A recent highlight and innovative special opportunity in this regard has been a summer study option in Cambodia led Professors of Michael Lestz and Dario A. Euraque of the History Department and Professor Pablo Delano of the Studio Arts Program. The summer 2013 edition of this opportunity centered on a course grounded in the historical study of Cambodia and the meaning of its ancient and contemporary cultural heritage. The course, entitled, “Interpreting the Ancient City: Angkor” was a hands on field investigation that traveled to Cambodia in May and June of 2013. Launched with the scholarship aid provided by the O’Neill Asia Cum Laude Endowment and the Charlotte Riggs Scholarship fund, ten Trinity students and four professors were able to travel to Phnom Penh and Siem Reap to do in depth study of ancient and modern Cambodia.
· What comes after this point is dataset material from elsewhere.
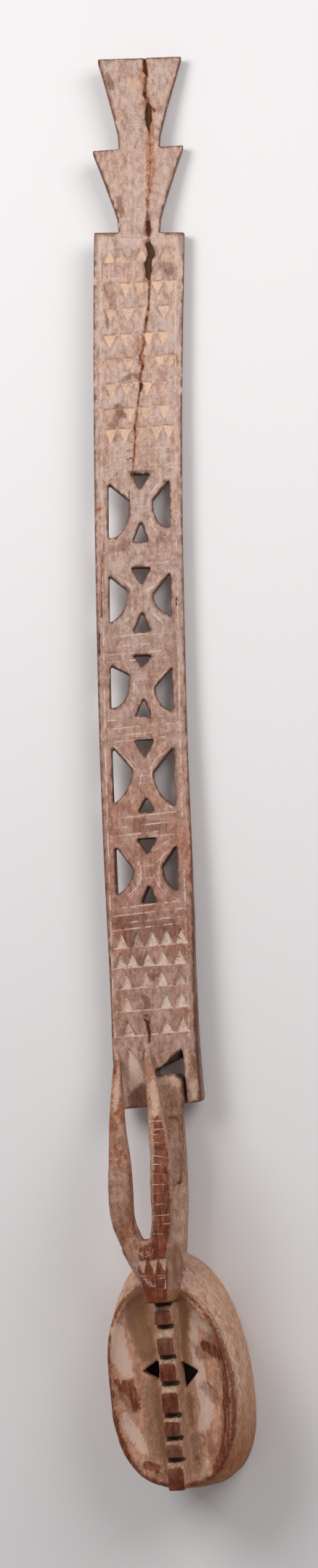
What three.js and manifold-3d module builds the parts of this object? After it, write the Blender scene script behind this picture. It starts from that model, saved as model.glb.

Most recently, led by Professor Dario A. Euraque, efforts are under way to highlight the opportunities of studying the history of the United States, and Latin American, Atlantic, South Asian, African, and Caribbean history at the University of the West Indies in Trinidad and Tobago. This unique option of studying these and other themes of global history in an academic Caribbean context is grounded in one of the longest standing study abroad programs that Trinity College has, the Trinity-in-Trinidad Program. Professor Luis A. Figueroa’s courses on Caribbean history and the African Diaspora in the Americas serve as excellent preparation for study in Trinidad. The Trinity-in-Trinidad Program offers students an unparalleled opportunity to learn about one of the most diverse and culturally rich regions in the Americas: the Caribbean, cross-roads of European colonialism in the region, especially the British Empire. Based in the dynamic, English speaking, two-island nation of Trinidad and Tobago, the program encompasses the study of politics, the sciences, human rights, economics, and of course, history. History internships for credit can be earned in various venues, including, the National Archives of Trinidad and Tobago; the Paria Publishing Co. Limited, specializing in Museum design; the Heritage Library of Trinidad’s National Library and Information Systems Authority – (NALIS); and Trinidad’s National Museum and Art Gallery. Various courses offered by Professors Regan-Lefebre and Wickman can serve as pre-departure context for studying history in the Caribbean.